Questo è degno di nota, perché dalla fine del periodo monarchico (842 d.C. circa) in avanti, gli studi sul cinese non furono più promossi in Tibet, e i tibetani rimasero per diversi secoli all’oscuro della letteratura e della filosofia cinesi, così come delle registrazioni storiche. L’influenza culturale cinese in Tibet era presenta già da allora, come testimoniano i ritrovamenti nel sito di diversi manufatti ed opere di artigianato. Già nel 640 i cinesi inviavano in Tibet inchiostro e carta, così come sete e gioielli. Probabilmente anche il tè venne introdottoin Tibet in questo periodo, pur rimanendo per un certo tempo una bevanda aristocratica.
Un documento dell’ottavo secolo sembra riferirsi a qualche tipo di utensile per fare il tè. Sappiamo dalle loro registrazioni che i tibetani producevano già la birra dal riso e dal frumento e certamente conoscevano il vino prodotto dall’uva. È verosimile che la moglie cinese di Songtsen Gampo, alla quale è attribuito uno zelo fervente per il Buddhismo, abbia avuto una parte non trascurabile nell’introduzione alla corte di maniere più raffinate.
Si riporta sempre negli Annali di Tang che ella non apprezzasse per nulla il modo in cui i tibetani si dipingevano i visi di rosso, e che Songtsen Gampo avesse proibito formalmente questo uso alla sua richiesta. Egli stesso depose i suoi abiti di feltro e stoffa grezza rossiccia per adottare i costumi cinesi, e procurò che i figli delle grandi famiglie ricevessero un’educazione cinese.
Ancora, negli Annali di Tang si può incontrare la descrizione fatta da un ambasciatore cinese sulla sua ricezione alla corte tibetana nell’821: «La vallata a nord del fiume Tsang-po’ è il quartier generale estivo del re. È circondato da pali fissati assieme; a intervalli di cento passi vi sono cento lance disposte con un grande vessillo in mezzo.
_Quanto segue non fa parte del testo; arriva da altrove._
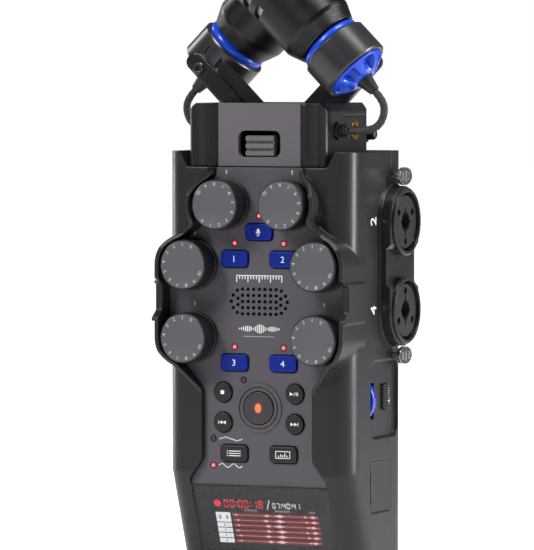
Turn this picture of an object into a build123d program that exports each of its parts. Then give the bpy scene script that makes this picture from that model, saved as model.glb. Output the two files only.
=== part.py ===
from build123d import *
import math
import os

# Portable field recorder with a crossed pair of microphones on a lift-off module.
# X points right, Y to the rear and Z up. The origin is under the middle of the recorder, on the
# surface it stands on. Millimetres.

# ---- Body ----
BODY_W = 66.0
BODY_H = 152.0
FACE_Y = -17.75  # surface of the front panel
REAR_Y = 27.45
SPLIT_Y = 13.6  # where the front and rear housings meet
LIP = 2.2  # height of the housing's lip in front of the panel
FRONT_R = 8.0
REAR_R = 9.5
REAR_TAPER_Z = 136.0  # above this height the rear leans forward
REAR_TAPER = 5.2
WALL = 2.0
GAP = 0.15
FRONT_Y = FACE_Y - LIP
HALF_W = BODY_W / 2
INSIDE_X = HALF_W - WALL

# ---- Capsule seat ----
SEAT_Z = 147.0
SEAT_HALF = 24.7
SEAT_TOP_HALF = 27.4
SEAT_BACK_Y = 15.55

# ---- Front panel, knobs and buttons ----
PANEL_T = 1.8
PANEL_LEDGE = 2.2
MIC_KNOBS = {"mic_knob_left": (-11.65, 134.9), "mic_knob_right": (11.65, 134.9)}
GAIN_KNOBS = {
    "gain_knob_1": (-23.0, 115.3),
    "gain_knob_2": (23.0, 115.3),
    "gain_knob_3": (-23.0, 91.6),
    "gain_knob_4": (23.0, 91.6),
}
KNOB_R = 8.15
KNOB_H = 9.1
KNOB_LIFT = 0.6  # gap between knob and panel
STEM_R = 2.95
BUSH_BORE_R = 3.0
BUSH_R = 3.5
GUARD_WALL = 1.3
GUARD_H = 9.0
GUARD_BACK_Y = -6.0
GUARD_WAIST_W = 68.6  # across the lips between the upper and lower gain knobs
GUARD_WAIST_H = 13.0
GUARD_OUT_X = HALF_W + 4
GUARD_RUN_Y = -15.5  # where the guard's outside starts to run back into the side
BLUE_KEYS = {
    "mic_button": (0, 126.0),
    "track_button_1": (-8.65, 117.2),
    "track_button_2": (8.65, 117.2),
    "track_button_3": (-8.65, 83.5),
    "track_button_4": (8.65, 83.5),
}
BLACK_KEYS = {"function_button_left": (-8.75, 54.0), "function_button_right": (8.75, 54.0)}
ROUND_KEYS = {
    "stop_button": (-12.75, 73.8),
    "play_button": (12.75, 73.8),
    "rewind_button": (-12.75, 64.0),
    "forward_button": (12.75, 64.0),
}
RECORD_KEY = (0, 68.9)
RECORD_R = 5.3
RECORD_RING_R = 8.0
ROUND_KEY_R = 3.15
KEY_W = 9.6
KEY_H = 5.3
KEY_CORNER = 1.4
KEY_PROUD = 0.9
KEY_GAP = 0.3
KEY_TRAVEL = 0.6
FLANGE = 0.8
LIGHTS = [
    (0, 131.2), (-8.7, 122.3), (8.7, 122.3), (-8.7, 88.6), (8.7, 88.6),
    (-5.5, 77.9), (-16.3, 58.6), (-16.3, 49.9),
]
LIGHT_R = 0.85
SPEAKER_Z = 103.4
SPEAKER_R = 9.9

# ---- Screen ----
SCREEN_TOP_Z = 43.0
SCREEN_TILT = 21.0  # from vertical, leaning back towards the bottom
SLOPE_LIFT = 0.5  # the slope lies this far in front of the lens
SLOPE_RUN_OUT = 1.0  # how far above its meeting with the front the slope still rounds the corners
LENS_W = 48.0
LENS_H = 38.0
LENS_T = 1.2
DISPLAY_W = 42.0
DISPLAY_H = 31.6
DISPLAY_TOP = 3.3  # below the lens's top edge

# ---- Jacks ----
JACK_Y = 15.0
JACK_Z = (128.9, 100.0)
JACK_FACE_X = 38.5
JACK_RING_R = 11.1
JACK_BODY_R = 10.3
JACK_BORE_R = 9.75
INSERT_R = 8.6
JACK_DEPTH = 23.0
PLUG_R = 3.25  # for a 6.35 mm plug
STAR_DEPTH = 1.4  # of the keyways round the plug's hole
PLATE_IN_X = 30.6
PLATE_LOW_X = 35.7  # plate's face between the two jacks
PLATE_HIGH_X = 37.4  # and around them
PLATE_STEP = 7.0  # from a jack's centre to the step between the two
PLATE_R = 11.7
SWELL = 0.7  # the housing stands round the plate by this much
SWELL_X = 34.3
LEVER_Z = (143.7, 85.2)
LEVER_Y = 15.6

# ---- Side controls ----
RECESS_X = 31.8
WHEEL_R = 8.5
WHEEL_X = 24.5
WHEEL_Y = 0.6
WHEEL_Z = 71.0
WHEEL_T = 2.6
AXLE_R = 1.0
KEY_SIDE_Y = 10.6
KEY_SIDE_W = 4.6
KEY_SIDE_Z = 72.0
COVER_Y = (-3.2, 13.0)
COVER_Z = (34.8, 51.4)
COVER_IN_X = 31.4

# ---- Power ----
CELL_R = 7.1
CELL_H = 50.5
CELL_PITCH = 14.6
CELL_Y = 17.4
CELL_Z = 6.6
DOOR_HALF = 27.0
DOOR_Z = (5.0, 61.0)
DOOR_Y = 25.45
BUSH_Z = 76.0
TRIPOD_R = 3.175
SCREWS = [(-8.0, 133.6), (8.0, 133.6), (-27.3, 63.6), (27.3, 63.6)]

# ---- Microphone module ----
MODULE_Z = 147.3
MODULE_TOP = 167.7
MODULE_HALF = 24.4
MODULE_BACK_Y = 15.25
MODULE_CHAMFER = 2.5
MODULE_FRONT_R = 2.3
MODULE_WALL = 1.8
PLATE_HALF = 14.6
LIP_X = 17.5  # crest of the lips beside the front plate
COVE_X = 20.0
COVE_R = 3.7
LATCH_Z = 154.5
MID_Y = 1.75  # the vertical axis that the two microphones share
MIC_X = 27.5
MIC_Y = MID_Y - 13.0
MIC_Z = 182.0
RING_R = 11.65
RING_IN_R = 10.2
RING_HALF = 5.7
NECK_R = 8.6
BARREL_R = 12.7
BARREL_END = 50.0
LEAD_R = 1.25
PLUG_HALF = 8.0
PLUG_Y = (-1.0, 7.0)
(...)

Cento passi più in là ci sono tre portoni, presso i quali soldati con armature montano la guardia. Sacerdoti con copricapi piumati e cinture di pelle di tigre battono i tamburi. Chiunque voglia entrare viene perquisito prima di accordargliene l’autorizzazione. Al centro c’è un alto palco circondato da una balaustrata preziosa. Il re siede nella sua tenda, che è decorata da ornamenti d’oro a forma di draghi, tigri e leopardi. Indossa un abito bianco e un turbante dai colori delle nubi mattutine, legato attorno alla testa.
È cinto da una spada intarsiata d’oro. Il Grande Ministro del Culto sta alla sua destra, e i ministri di stato sono in fila ai piedi del palco.